1831 Barbados–Louisiana hurricane

Meteorological history
- Formed: before August 10, 1831
- Dissipated: after August 17, 1831

Category 4 major hurricane
- 1-minute sustained (SSHWS/NWS)
- Highest winds: 130 mph (215 km/h)

Overall effects
- Fatalities: c. 2,500
- Damage: $7 million (1831 USD)
- Areas affected: Barbados, Puerto Rico, Cuba, Louisiana
- Part of the 1831 Atlantic hurricane season

= 1831 Barbados–Louisiana hurricane =

Category 4 Atlantic hurricane in 1831

The Great Barbados hurricane was an intense Category 4 hurricane that left cataclysmic damage across the Caribbean and Louisiana in 1831.

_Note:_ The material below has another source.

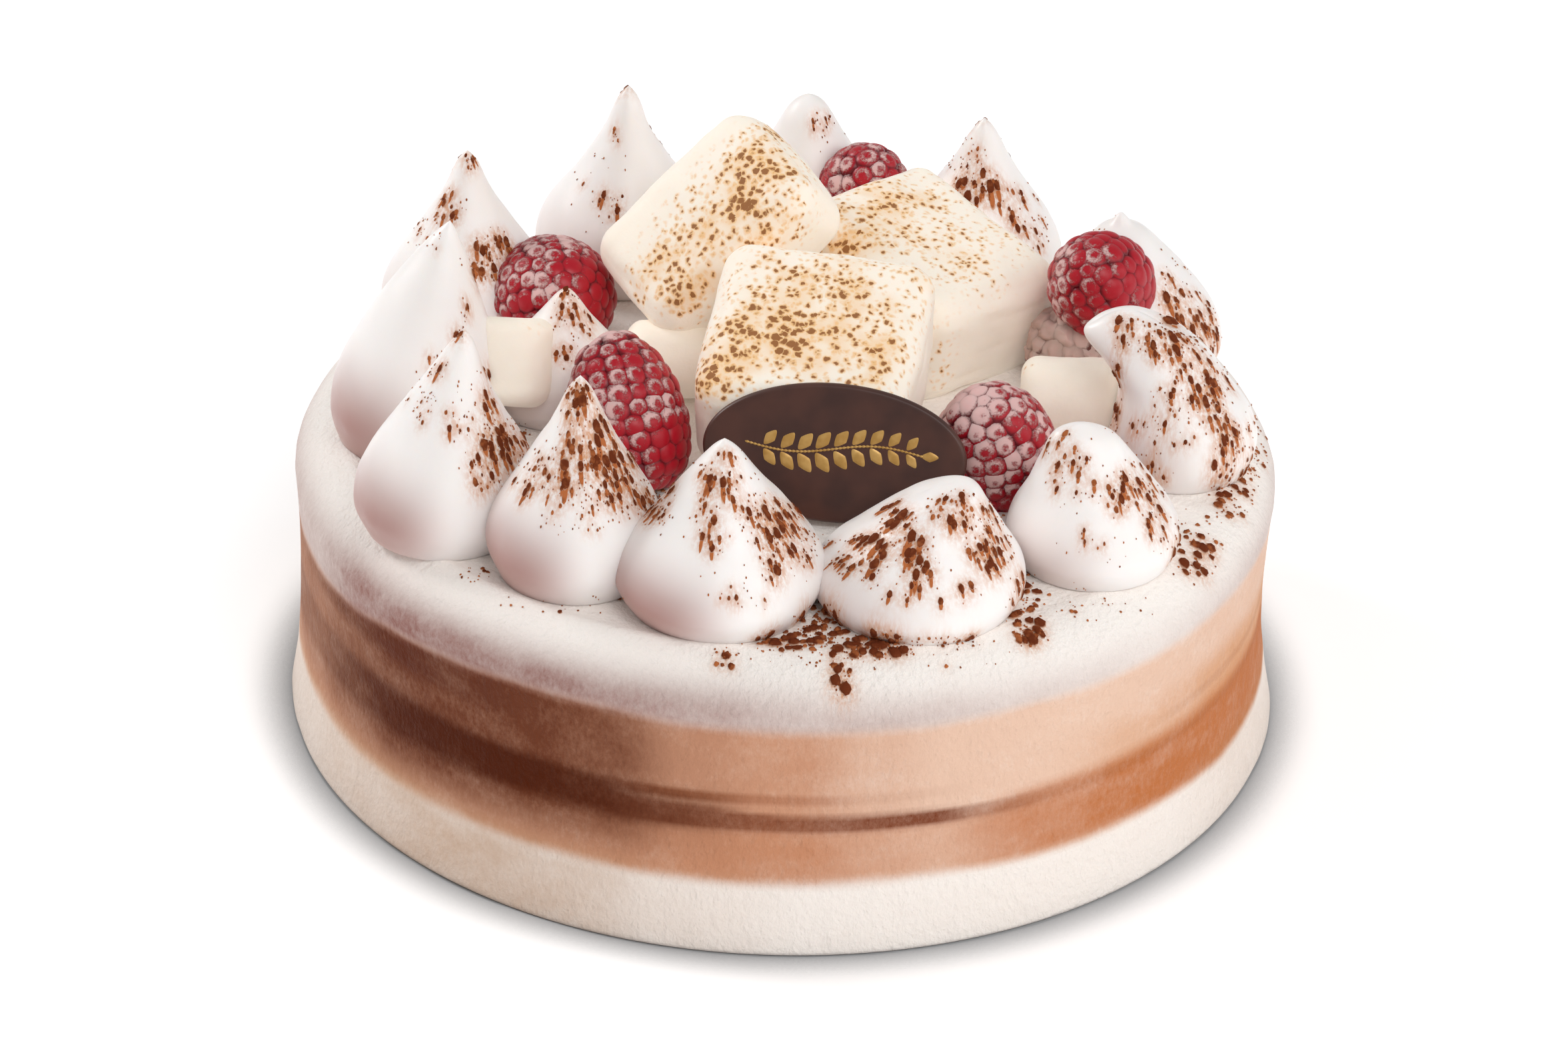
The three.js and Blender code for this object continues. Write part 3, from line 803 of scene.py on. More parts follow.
def mini_rule(radius, length, seed, taper=0, **place):
    """The rule for a barrel: flat end, bent edge, straight wall, bent edge, flat end."""
    flat = radius - MINI_ROUNDING
    straight = length - 2 * MINI_ROUNDING
    bend = MINI_ROUNDING * math.pi / 2
    walk = 2 * flat + 2 * bend + straight

    def point(up, angle):
        gone = up * walk
        if gone < flat:
            reach, z = gone, 0.0
        elif gone < flat + bend:
            turn = (gone - flat) / MINI_ROUNDING
            reach, z = flat + MINI_ROUNDING * math.sin(turn), MINI_ROUNDING * (1 - math.cos(turn))
        elif gone < flat + bend + straight:
            reach, z = radius, MINI_ROUNDING + gone - flat - bend
        elif gone < walk - flat:
            turn = (gone - flat - bend - straight) / MINI_ROUNDING
            reach, z = flat + MINI_ROUNDING * math.cos(turn), length - MINI_ROUNDING * (1 - math.sin(turn))
        else:
            reach, z = walk - gone, length
        z -= length / 2
        spot = Vector((reach * math.cos(angle), reach * math.sin(angle), z))
        off = ripples(spot, 6, 0.4, seed) + ripples(spot, 2.2, 0.1, seed + 3)
        wide = 1 + taper * z / (length / 2) + off / radius
        return (spot.x * wide, spot.y * wide, spot.z + off * 0.5)
    return point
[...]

==Meteorological history==
The storm came toward the end of an active summer storm season. In June of 1831, Captain Charles Cooper from the mail-boat schooner Friends took note of a strong gale about 15 miles south of Grenada, more severe than any storm since 1780.

==Impact==
During the storm, roofs of most buildings swayed against the walls, eventually settling in the ground. Trinidad was wholly destroyed, though ships in the Gulf of Paria escaped without damage. The storm also caused a boat to travel ashore.

The storm caused ships to sink and killed 1,500 people and caused $7 million USD in damages. According to the Bridgetown Press, Barbados was "laid waste", that no sign of plants was present. The death toll was controversial, with the apparent death toll being much higher.